### What you need to do
Write out the whole listing again, exactly.

-- Start --

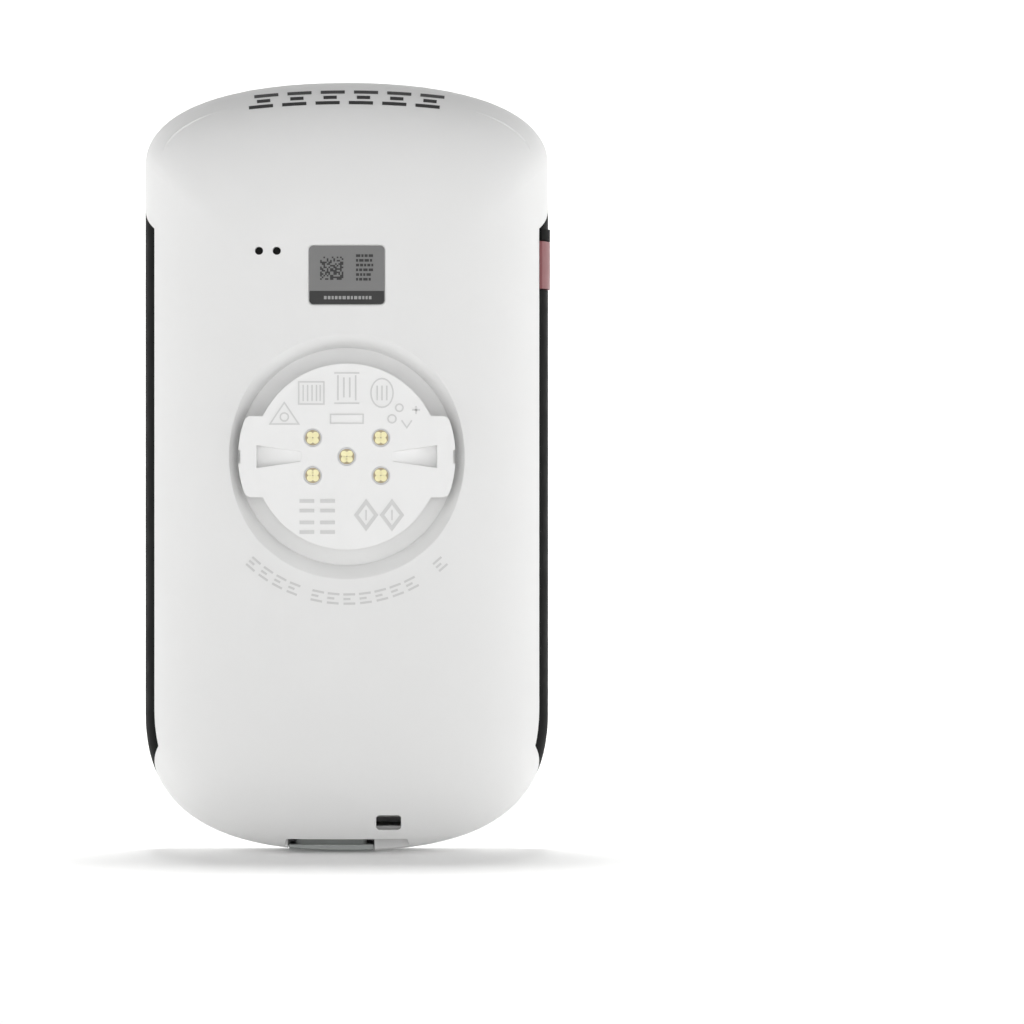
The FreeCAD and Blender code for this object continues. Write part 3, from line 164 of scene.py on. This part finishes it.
lcdFilm = moulded("lcdFilm", (0.06, 0.065, 0.065), (0.07, 0.075, 0.075), 0.25, 0.05)
diffuser = moulded("diffuser", grey(0.82), grey(0.78), 0.4, 0.1)
foamTape = moulded("foamTape", grey(0.02), grey(0.035), 0.8, 0.15, grain=3000)
steel = metal("steel", (0.62, 0.62, 0.63), (0.5, 0.5, 0.51), 0.28)
gold = metal("gold", (0.42, 0.36, 0.25), (0.36, 0.3, 0.2), 0.35)
# A brighter copy of the pad gold: painted highlight, used for the cross-shaped glint on each contact pad.
brightGold = metal("brightGold", (0.88, 0.83, 0.52), (0.8, 0.74, 0.45), 0.3)
boardGreen = moulded("boardGreen", (0.01, 0.12, 0.06), (0.015, 0.16, 0.08), 0.3, 0.1)
chipBlack = moulded("chipBlack", grey(0.02), grey(0.03), 0.5, 0.1)
nylon = moulded("nylon", (0.72, 0.68, 0.58), (0.66, 0.62, 0.52), 0.45, 0.1)
ceramic = moulded("ceramic", (0.6, 0.5, 0.33), (0.66, 0.56, 0.4), 0.3, 0.1)
amberFilm = moulded("amberFilm", (0.4, 0.17, 0.02), (0.46, 0.21, 0.03), 0.25, 0.08)
batteryFoil = metal("batteryFoil", (0.6, 0.61, 0.63), (0.52, 0.53, 0.55), 0.4, (1, 1, 0.1))
labelFilm = moulded("labelFilm", grey(0.185), grey(0.195), 0.45, 0.1)
inkDark = moulded("inkDark", grey(0.022), grey(0.03), 0.45, 0.1)
inkGrey = moulded("inkGrey", grey(0.045), grey(0.055), 0.45, 0.1)
inkLight = moulded("inkLight", grey(0.3), grey(0.34), 0.45, 0.1)
wireRed = moulded("wireRed", (0.45, 0.02, 0.02), (0.5, 0.03, 0.03), 0.45, 0.1)
membraneFilm = moulded("membraneFilm", grey(0.05), grey(0.04), 0.8, 0.1)

slotMaterials = {
    "white_plastic": whitePlastic, "black_plastic": blackPlastic, "red_plastic": redPlastic,
    "grey_rubber": greyRubber, "black_rubber": blackRubber, "key_rubber": keyRubber,
    "cover_glass": glassBlack, "lcd_glass": lcdFilm, "backlight_film": diffuser,
    "tape_black": foamTape, "steel": steel, "gold": gold, "board_green": boardGreen,
    "chip_black": chipBlack, "connector_plastic": nylon, "ceramic": ceramic,
    "flex_amber": amberFilm, "battery_wrap": batteryFoil, "label_grey": labelFilm,
    "wire_red": wireRed, "membrane": membraneFilm,
}


def dressCadNodes():
    for part in frame["record"]["subparts"]:
        mesh = nodes[part["node"]].data
        mesh.materials.clear()
        mesh.materials.append(slotMaterials[part["material_slot"]])


dressCadNodes()
print("materials on CAD nodes")


# Strokes: flat slabs, later laid on a surface.

def resample(points, step, closed):
    path = list(points)
    if closed:
        path.append(path[0])
    dense = [path[0]]
    for start, end in zip(path, path[1:]):
        length = math.dist(start, end)
        count = max(1, math.ceil(length / step))
        for i in range(1, count + 1):
            share = i / count
            x = start[0] + (end[0] - start[0]) * share
            z = start[1] + (end[1] - start[1]) * share
            dense.append((x, z))
    if closed:
        dense.pop()
    return dense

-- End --

### In response
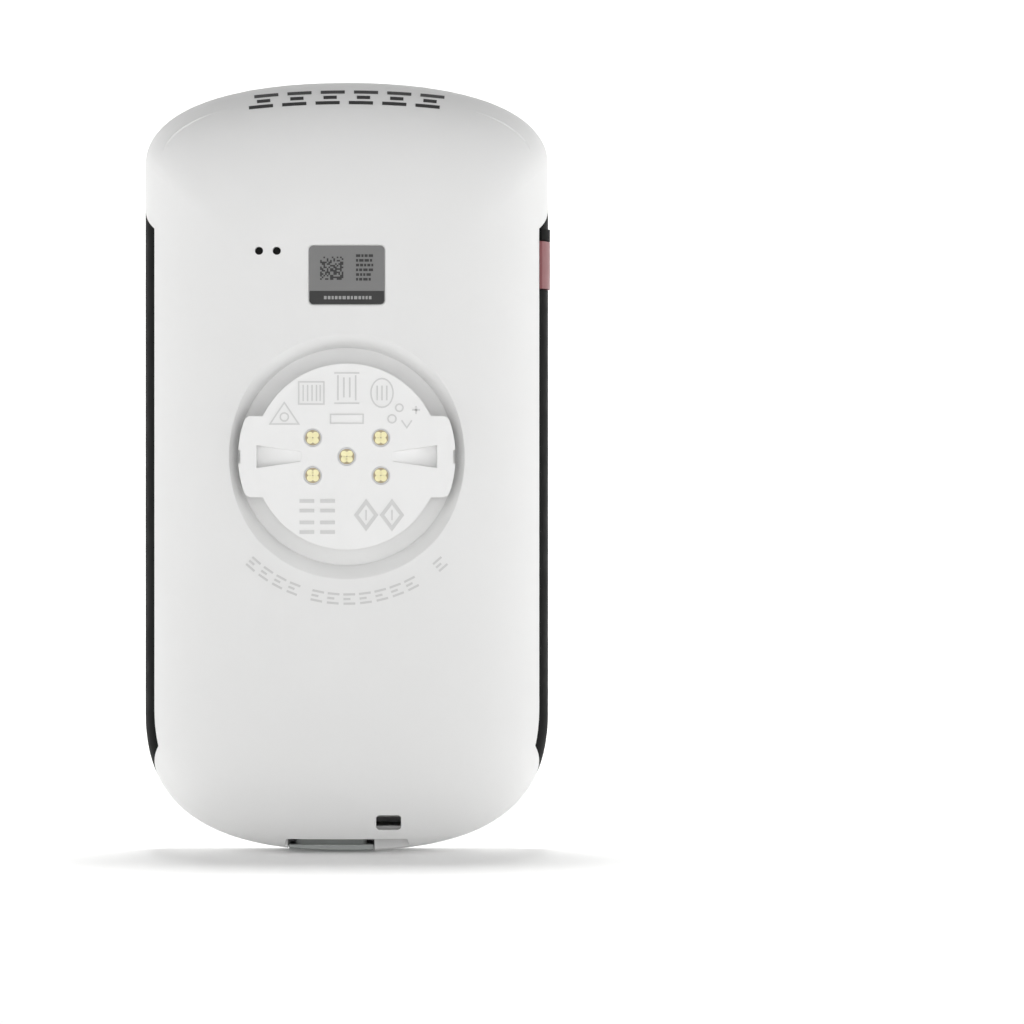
The FreeCAD and Blender code for this object continues. Write part 3, from line 164 of scene.py on. This part finishes it.
lcdFilm = moulded("lcdFilm", (0.06, 0.065, 0.065), (0.07, 0.075, 0.075), 0.25, 0.05)
diffuser = moulded("diffuser", grey(0.82), grey(0.78), 0.4, 0.1)
foamTape = moulded("foamTape", grey(0.02), grey(0.035), 0.8, 0.15, grain=3000)
steel = metal("steel", (0.62, 0.62, 0.63), (0.5, 0.5, 0.51), 0.28)
gold = metal("gold", (0.42, 0.36, 0.25), (0.36, 0.3, 0.2), 0.35)
# A brighter copy of the pad gold: painted highlight, used for the cross-shaped glint on each contact pad.
brightGold = metal("brightGold", (0.88, 0.83, 0.52), (0.8, 0.74, 0.45), 0.3)
boardGreen = moulded("boardGreen", (0.01, 0.12, 0.06), (0.015, 0.16, 0.08), 0.3, 0.1)
chipBlack = moulded("chipBlack", grey(0.02), grey(0.03), 0.5, 0.1)
nylon = moulded("nylon", (0.72, 0.68, 0.58), (0.66, 0.62, 0.52), 0.45, 0.1)
ceramic = moulded("ceramic", (0.6, 0.5, 0.33), (0.66, 0.56, 0.4), 0.3, 0.1)
amberFilm = moulded("amberFilm", (0.4, 0.17, 0.02), (0.46, 0.21, 0.03), 0.25, 0.08)
batteryFoil = metal("batteryFoil", (0.6, 0.61, 0.63), (0.52, 0.53, 0.55), 0.4, (1, 1, 0.1))
labelFilm = moulded("labelFilm", grey(0.185), grey(0.195), 0.45, 0.1)
inkDark = moulded("inkDark", grey(0.022), grey(0.03), 0.45, 0.1)
inkGrey = moulded("inkGrey", grey(0.045), grey(0.055), 0.45, 0.1)
inkLight = moulded("inkLight", grey(0.3), grey(0.34), 0.45, 0.1)
wireRed = moulded("wireRed", (0.45, 0.02, 0.02), (0.5, 0.03, 0.03), 0.45, 0.1)
membraneFilm = moulded("membraneFilm", grey(0.05), grey(0.04), 0.8, 0.1)

slotMaterials = {
    "white_plastic": whitePlastic, "black_plastic": blackPlastic, "red_plastic": redPlastic,
    "grey_rubber": greyRubber, "black_rubber": blackRubber, "key_rubber": keyRubber,
    "cover_glass": glassBlack, "lcd_glass": lcdFilm, "backlight_film": diffuser,
    "tape_black": foamTape, "steel": steel, "gold": gold, "board_green": boardGreen,
    "chip_black": chipBlack, "connector_plastic": nylon, "ceramic": ceramic,
    "flex_amber": amberFilm, "battery_wrap": batteryFoil, "label_grey": labelFilm,
    "wire_red": wireRed, "membrane": membraneFilm,
}


def dressCadNodes():
    for part in frame["record"]["subparts"]:
        mesh = nodes[part["node"]].data
        mesh.materials.clear()
        mesh.materials.append(slotMaterials[part["material_slot"]])


dressCadNodes()
print("materials on CAD nodes")


# Strokes: flat slabs, later laid on a surface.

def resample(points, step, closed):
    path = list(points)
    if closed:
        path.append(path[0])
    dense = [path[0]]
    for start, end in zip(path, path[1:]):
        length = math.dist(start, end)
        count = max(1, math.ceil(length / step))
        for i in range(1, count + 1):
            share = i / count
            x = start[0] + (end[0] - start[0]) * share
            z = start[1] + (end[1] - start[1]) * share
            dense.append((x, z))
    if closed:
        dense.pop()
    return dense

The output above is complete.